The Mall of the Emirates is allegedly the largest shopping mall in the world, famous for the indoor ski slope. Only in a place like Dubai would they think of building a ski slope in a place where the temperature in summer is around 45 degrees. We did a little shopping, had a wander around and then ate dinner in an authentic looking Arabian-style restaurant. But looking at the menu we thought it may be a little too authentic – we had no idea what most of the items were! We had to admit our ignorance & ask the waiter for suggestions. We must have looked hungry because he brought us the most enormous amount of food – all extremely delicious but much more than we needed.

An early night tonight – because tomorrow morning we are getting up at 4am for a hot-air balloon flight over the desert! And no – I haven’t been suddenly cured of my fear of heights – so wish me luck!!

PS Working on posting some photos – I might catch up eventually.

Photo Count: 488
Modes to Transport: 8 (cumulative) – 9 if you count shank’s pony
Calorie Count: Don’t ask

In Old Dubai

Posted: January 4, 2011 in Dubai

Well, if day 1 is anything to go by, we are going to come home very satisfied, totally exhausted, and several kilos lighter! It’s been a great day, if rather long.

The flight was tolerable, as 17 hour flights go. The entertainment system was pretty groovy, with personal screens, and literally hundreds of movies, TV shows and music on demand, and (the best thing) a USB port to charge your MP3 player. I watched “Letters to Juliet” (pretty silly story but very nice scenery), and Keith watched “Robin Hood” (the Russell Crowe version) and “Mao’s Last Dancer”. But mostly I just plugged in my iPhone and listed to my playlist & slept. We both took a sleeping tablet, and were convinced it hadn’t had any effect at all, until we realised we had missed breakfast entirely.

We were picked up at the airport in Dubai by a car from our hotel (the first time I’ve been met by a chauffeur with my name on a sign – made me feel very important!). We checked in but the room wasn’t quite ready (it was only 8am) so we went  to the dining room for a wonderful buffet breakfast. We hadn’t eaten since dinner on the plane just after leaving Sydney so bread and water would have tasted good, but we made short work of the buffet, and sat and planned our day.

We thought we’d start in old Dubai, and get a feel for the city before the rapid expansion in the past 40 years or so. There is a Metro stop right outside the hotel, so we headed into town. We learned two things about Dubai today. It is big. Seriously big. And it is not designed for pedestrians. The metro is very shiny & new, spotlessly clean and very efficient, but it still took about 30 minutes to get to our destination. Then once on foot, there are wide expressways everywhere that make crossing the road a hair-raising experience. It was just a block from the Metro station to Dubai Creek – but it seemed to take forever to get there.

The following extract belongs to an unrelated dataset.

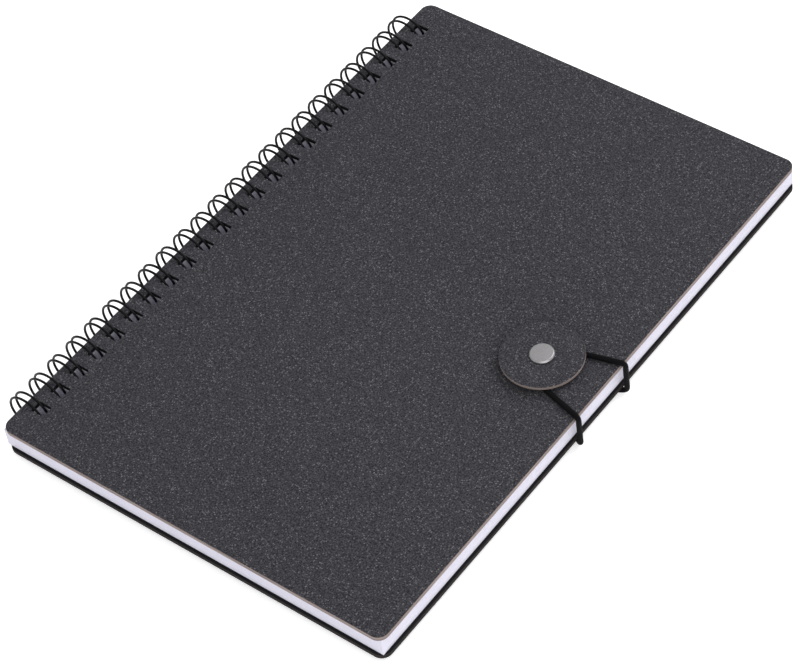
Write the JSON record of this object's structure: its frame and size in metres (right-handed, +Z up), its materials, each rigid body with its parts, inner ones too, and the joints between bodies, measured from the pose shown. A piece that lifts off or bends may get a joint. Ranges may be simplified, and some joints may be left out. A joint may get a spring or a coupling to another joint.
{
  "type": "spiral notebook",
  "caption": "Wire-bound A5 notebook with dark flecked board covers, white pages, and a round board button on a rivet that holds an elastic cord looped over the fore edge.",
  "frame": {"origin": "middle of the footprint, on the surface that the notebook lies on", "axes": "+X from the wire binding to the fore edge, +Y along the spine from the lower edge to the upper edge, +Z up out of the front cover"},
  "size_m": [0.1501, 0.21, 0.0161],
  "materials": {
    "cover_board": "matt printed board with fine pale flecks, raw brown cut edges",
    "pages": "smooth white writing paper",
    "wire": "black nylon-coated steel wire, soft gloss",
    "button_board": "matt printed board with fine pale flecks, raw brown cut edge",
    "spacer": "plain black board",
    "rivet": "satin nickel-plated steel",
    "elastic": "round black braided elastic with a soft sheen"
  },
  "bodies": {
    "pages": {"page_block": "pages"},
    "front": {"front_cover": "cover_board", "button_spacer": "spacer", "button_rivet": "rivet", "button_flange": "rivet"},
    "back": {"back_cover": "cover_board", "wire_binding": "wire", "elastic_loop": "elastic", "anchor_rivet": "rivet", "anchor_flange": "rivet"},
    "button": {"button_disc": "button_board"}
  },
  "joints": [
    {"name": "front_cover_turn", "type": "hinge", "parent": "pages", "child": "front", "pos_m": [-0.06805, 0, 0.00735], "axis": [0, -1, 0], "range_deg": [0, 180], "deforming": ["elastic_loop"]},
    {"name": "back_cover_turn", "type": "hinge", "parent": "pages", "child": "back", "pos_m": [-0.06805, 0, 0.00735], "axis": [0, 1, 0], "range_deg": [0, 180], "deforming": ["elastic_loop"]},
    {"name": "button_spin", "type": "hinge", "parent": "front", "child": "button", "pos_m": [0.05265, -0.0001, 0.0147], "axis": [0, 0, 1], "continuous": true, "deforming": ["elastic_loop"]}
  ]
}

When faced with a fork in the road, and a decision to be made, you’d think you had a 50/50 chance of getting it right, even if you were just guessing. But despite having several maps, and Keith (the worlds best map-reader) we managed to make the wrong choice every single time, and ended up walking miles out of our way by the end of the day.

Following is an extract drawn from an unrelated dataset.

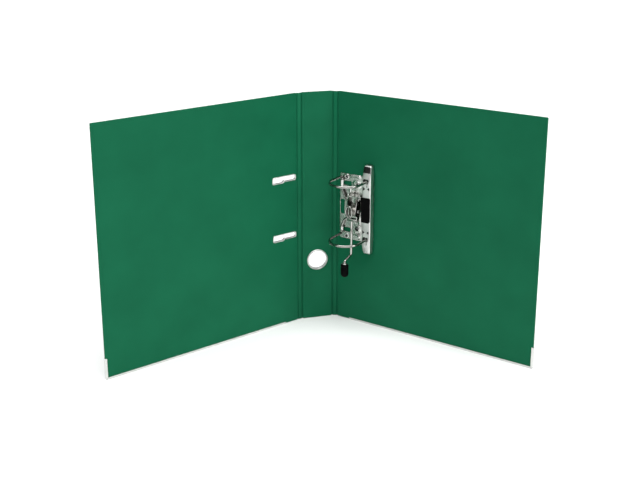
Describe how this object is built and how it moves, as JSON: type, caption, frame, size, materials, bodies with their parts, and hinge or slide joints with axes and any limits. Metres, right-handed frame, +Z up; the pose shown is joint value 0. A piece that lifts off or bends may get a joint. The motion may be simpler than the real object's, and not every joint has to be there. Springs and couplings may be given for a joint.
{
  "type": "lever arch file",
  "caption": "Lever arch file for A4 sheets: two hinged covers on a spine, a lever-operated ring mechanism, compressor bar, cover slots and finger hole.",
  "frame": {"origin": "centre of the spine's lower edge, on the surface the file stands on", "axes": "+Z up the file, +Y from the inside of the spine to its outside, +X towards the back cover, which carries the lever mechanism"},
  "size_m": [0.5129, 0.2211, 0.318],
  "materials": {
    "green_foil": "embossed green polypropylene foil, satin",
    "grey_board": "grey recycled board",
    "bright_trim": "bright nickel-plated sheet",
    "nickel_plate": "nickel-plated pressed steel",
    "polished_wire": "polished nickel-plated wire",
    "dark_steel": "turned dark steel",
    "black_plastic": "moulded black plastic",
    "label_paper": "blank paper label",
    "label_pocket": "clear film pocket"
  },
  "bodies": {
    "spine": {"spine_board": "grey_board", "spine_foil": "green_foil", "spine_lining": "green_foil", "finger_ring": "bright_trim", "finger_ring_washer": "bright_trim", "spine_label_pocket": "label_pocket", "spine_label": "label_paper", "front_hinge_strip": "green_foil", "back_hinge_strip": "green_foil"},
    "front_cover": {"front_board": "grey_board", "front_foil": "green_foil", "front_lining": "green_foil", "front_edge_protector": "bright_trim", "slot_eyelet_upper": "bright_trim", "slot_eyelet_lower": "bright_trim", "slot_backing_upper": "bright_trim", "slot_backing_lower": "bright_trim"},
    "back_cover": {"back_board": "grey_board", "back_foil": "green_foil", "back_lining": "green_foil", "back_edge_protector": "bright_trim", "base_plate": "nickel_plate", "rivet_spine_side_upper": "nickel_plate", "rivet_spine_side_lower": "nickel_plate", "rivet_leaf_side_upper": "nickel_plate", "rivet_leaf_side_lower": "nickel_plate", "post_upper": "polished_wire", "post_lower": "polished_wire", "lever_pivot_pin": "polished_wire"},
    "arches": {"arch_wire": "polished_wire"},
    "lever": {"lever_yoke": "nickel_plate", "lever_rod": "polished_wire", "lever_collar": "polished_wire", "lever_cap": "black_plastic", "roller_pin": "polished_wire"},
    "roller": {"roller": "dark_steel"},
    "compressor": {"compressor_bar": "nickel_plate", "compressor_grip": "black_plastic"}
  },
  "joints": [
    {"name": "front_cover_fold", "type": "hinge", "parent": "spine", "child": "front_cover", "pos_m": [-0.02443, -0.00211, 0], "axis": [0, 0, -1], "range_deg": [-68.2, 21.8]},
    {"name": "back_cover_fold", "type": "hinge", "parent": "spine", "child": "back_cover", "pos_m": [0.02415, -0.003, 0], "axis": [0, 0, 1], "range_deg": [-41.4, 48.6]},
    {"name": "lever_lift", "type": "hinge", "parent": "back_cover", "child": "lever", "pos_m": [0.04158, -0.03541, 0.1805], "axis": [-0.6613, 0.7501, 0], "range_deg": [0, 60]},
    {"name": "arch_open", "type": "hinge", "parent": "back_cover", "child": "arches", "pos_m": [0.03119, -0.01364, 0.165], "axis": [0, 0, -1], "range_deg": [0, 60]},
    {"name": "roller_spin", "type": "hinge", "parent": "lever", "child": "roller", "pos_m": [0.03956, -0.03719, 0.1625], "axis": [0.6613, -0.7501, 0], "continuous": true},
    {"name": "compressor_slide", "type": "slide", "parent": "back_cover", "child": "compressor", "axis": [-0.7501, -0.6613, 0], "range_m": [0, 0.022]}
  ],
  "couplings": [
    {"joint": "arch_open", "follows": "lever_lift", "ratio": 1}
  ]
}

Dubai creek is actually a large river on which Dubai was founded. It is the oldest part of Dubai and very much feels like a traditional Arabic city. We visited several souks (markets) which were fun. Textiles, Perfume, Gold, Spices  – we weren’t really looking to buy anything but it was fun to look, take photographs, and avoid the spruikers. To get to the market we caught a waterbus, and then an Abra – a traditional small wooden boat (more like a floating crate) – that takes people from one side of the creek to another for the princely sum of one dirham (27 cents). By the time we reached the Dubai Museum we were hot, tired and ready for a nap. But we had been highly recommended to go there so we dutifully headed in. The museum is housed in an early fort, and there were a few exhibitions of weapons, jewellery and musical instruments, and a quite interesting house made of palm fronds, as they apparently lived for centuries in these parts. We were a little underwhelmed and were about to leave when we saw a a few people entering doorway & followed. Down a spiral ramp underground we encountered an amazing recreation of old Dubai, with panoramas, videos, & displays. It was wonderful, and we were so enthralled we forgot how tired our legs were feeling.

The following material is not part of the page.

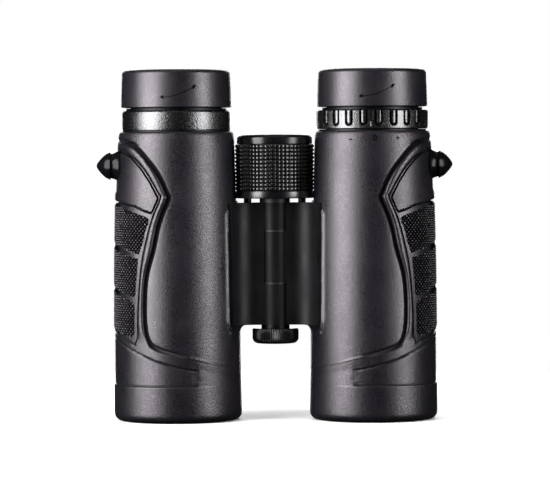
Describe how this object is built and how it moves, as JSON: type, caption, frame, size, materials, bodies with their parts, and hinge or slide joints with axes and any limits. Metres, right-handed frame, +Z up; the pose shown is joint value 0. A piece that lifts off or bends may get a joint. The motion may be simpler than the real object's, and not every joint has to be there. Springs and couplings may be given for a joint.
{
  "type": "binoculars",
  "caption": "Compact roof prism binoculars with rubber armour, a central focus wheel, twist-up eyecups and a folding hinge.",
  "frame": {"origin": "centre of the bounding box's bottom face, on the hinge axis at the level of the objective rims", "axes": "+Z up along the hinge towards the eyecups, +X towards the barrel with the diopter ring, -Y towards the thumb side"},
  "size_m": [0.1308, 0.047, 0.1285],
  "materials": {
    "casting": "gloss black paint",
    "armor": "satin, fine grain",
    "grip": "satin, small raised diamonds",
    "lug": "satin",
    "cell": "black anodised",
    "objective_glass": "coated, green-violet sheen",
    "inner_glass": "clear",
    "prism_glass": "clear",
    "eye_glass": "coated, faint amber sheen",
    "seal": "matt",
    "steel": "turned",
    "bronze": "turned",
    "dark_chrome": "satin dark chrome",
    "diopter_metal": "satin dark chrome, bright ribs",
    "holder": "matt dark anodised",
    "eyecup_rubber": "matt",
    "inner_plastic": "matt",
    "wheel_black": "gloss",
    "wheel_rubber": "gloss, knurled",
    "cap_black": "gloss"
  },
  "bodies": {
    "left_barrel": {"left_case": "casting", "left_armor": "armor", "left_grip": "grip", "left_strap_lug": "lug", "left_objective_cell": "cell", "left_objective_crown": "objective_glass", "left_objective_flint": "inner_glass", "left_objective_retainer": "cell", "left_objective_seal": "seal", "left_prism_cage": "holder", "left_half_penta_prism": "prism_glass", "left_roof_prism": "prism_glass", "left_eyepiece_housing": "cell", "left_ocular_cell": "cell", "left_field_lens": "inner_glass", "left_eye_lens": "eye_glass", "left_trim_ring": "dark_chrome", "hinge_shaft": "steel", "hinge_washer_low": "inner_plastic", "hinge_washer_high": "inner_plastic", "wheel_washer": "inner_plastic", "shaft_nut": "steel", "tripod_socket": "cell"},
    "right_barrel": {"right_case": "casting", "right_armor": "armor", "right_grip": "grip", "right_strap_lug": "lug", "right_objective_cell": "cell", "right_objective_crown": "objective_glass", "right_objective_flint": "inner_glass", "right_objective_retainer": "cell", "right_objective_seal": "seal", "right_prism_cage": "holder", "right_half_penta_prism": "prism_glass", "right_roof_prism": "prism_glass", "right_eyepiece_housing": "cell"},
    "left_focus": {"left_focus_yoke": "holder", "left_focus_lens": "inner_glass", "left_focus_rod": "cell"},
    "right_focus": {"right_focus_yoke": "holder", "right_focus_lens": "inner_glass", "right_focus_rod": "cell"},
    "focus_wheel": {"wheel_hub": "wheel_black", "wheel_grip": "wheel_rubber", "wheel_cap": "wheel_black", "focus_screw": "bronze"},
    "focus_disc": {"focus_disc": "steel"},
    "left_cup_lift": {"left_eyecup_lift": "inner_plastic"},
    "left_cup": {"left_eyecup_core": "inner_plastic", "left_eyecup_skin": "eyecup_rubber"},
    "right_cup_lift": {"right_eyecup_lift": "inner_plastic"},
    "right_cup": {"right_eyecup_core": "inner_plastic", "right_eyecup_skin": "eyecup_rubber"},
    "diopter": {"diopter_ring": "diopter_metal"},
    "right_ocular": {"right_ocular_cell": "cell", "right_field_lens": "inner_glass", "right_eye_lens": "eye_glass", "diopter_pin": "steel"},
    "tripod_cap": {"tripod_cap": "cap_black"}
  },
  "joints": [
    {"name": "interpupillary_hinge", "type": "hinge", "parent": "left_barrel", "child": "right_barrel", "pos_m": [0, 0, 0.0571], "axis": [0, 0, 1], "range_deg": [-76, 0]},
    {"name": "focus_wheel_turn", "type": "hinge", "parent": "left_barrel", "child": "focus_wheel", "pos_m": [0, 0, 0.0929], "axis": [0, 0, 1], "range_deg": [-200, 200]},
    {"name": "focus_disc_travel", "type": "slide", "parent": "left_barrel", "child": "focus_disc", "axis": [0, 0, 1], "range_m": [-0.0018, 0.0018]},
    {"name": "left_focus_travel", "type": "slide", "parent": "left_barrel", "child": "left_focus", "axis": [0, 0, 1], "range_m": [-0.0018, 0.0018]},
    {"name": "right_focus_travel", "type": "slide", "parent": "right_barrel", "child": "right_focus", "axis": [0, 0, 1], "range_m": [-0.0018, 0.0018]},
    {"name": "left_eyecup_lift_travel", "type": "slide", "parent": "left_barrel", "child": "left_cup_lift", "axis": [0, 0, 1], "range_m": [0, 0.007]},
    {"name": "left_eyecup_twist", "type": "hinge", "parent": "left_cup_lift", "child": "left_cup", "pos_m": [-0.036, 0, 0.1215], "axis": [0, 0, 1], "range_deg": [0, 270]},
    {"name": "right_eyecup_lift_travel", "type": "slide", "parent": "right_barrel", "child": "right_cup_lift", "axis": [0, 0, 1], "range_m": [0, 0.007]},
    {"name": "right_eyecup_twist", "type": "hinge", "parent": "right_cup_lift", "child": "right_cup", "pos_m": [0.036, 0, 0.1215], "axis": [0, 0, 1], "range_deg": [0, 270]},
    {"name": "diopter_turn", "type": "hinge", "parent": "right_barrel", "child": "diopter", "pos_m": [0.036, 0, 0.1099], "axis": [0, 0, 1], "range_deg": [-35, 35]},
    {"name": "right_ocular_travel", "type": "slide", "parent": "right_barrel", "child": "right_ocular", "axis": [0, 0, 1], "range_m": [-0.0008, 0.0008]},
    {"name": "tripod_cap_removal", "type": "slide", "parent": "left_barrel", "child": "tripod_cap", "axis": [0, 0, -1], "range_m": [0, 0.025]}
  ],
  "couplings": [
    {"joint": "focus_disc_travel", "follows": "focus_wheel_turn", "m_per_rad": 0.0005156},
    {"joint": "left_focus_travel", "follows": "focus_wheel_turn", "m_per_rad": 0.0005156},
    {"joint": "right_focus_travel", "follows": "focus_wheel_turn", "m_per_rad": 0.0005156},
    {"joint": "left_eyecup_lift_travel", "follows": "left_eyecup_twist", "m_per_rad": 0.001485},
    {"joint": "right_eyecup_lift_travel", "follows": "right_eyecup_twist", "m_per_rad": 0.001485},
    {"joint": "right_ocular_travel", "follows": "diopter_turn", "m_per_rad": 0.001309}
  ]
}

By the time we finished at the museum, we were well & truly ready for a long sit. We headed back to the Metro (after another long walk) and went to the Dubai Mall, once of Dubai’s famous (enormous) shopping malls. Our plan was to find a seat at an outdoor restaurant, eat a slow dinner, and watch the spectacular Dubai fountain. In fact that is what we did, but only after several wrong turns (on foot) and a famous-last-words moment – “we don’t need the shuttle bus, it is just over there” – and a circuitous route through the mall (including an enormous aquarium in the middle of the shopping centre). The fountain is a lot like the one at Bellagio in Las Vegas, if you have seen that one – it is amazing what they can do with water & music. In the end dinner was lovely. Keith had red curry lamb shanks and I had a gourmet salmon pizza, and a mango, papaya, cucumber & lime smoothie. Exactly what the doctor ordered.

NB Have uploaded these photos but they have no captions – still working on those!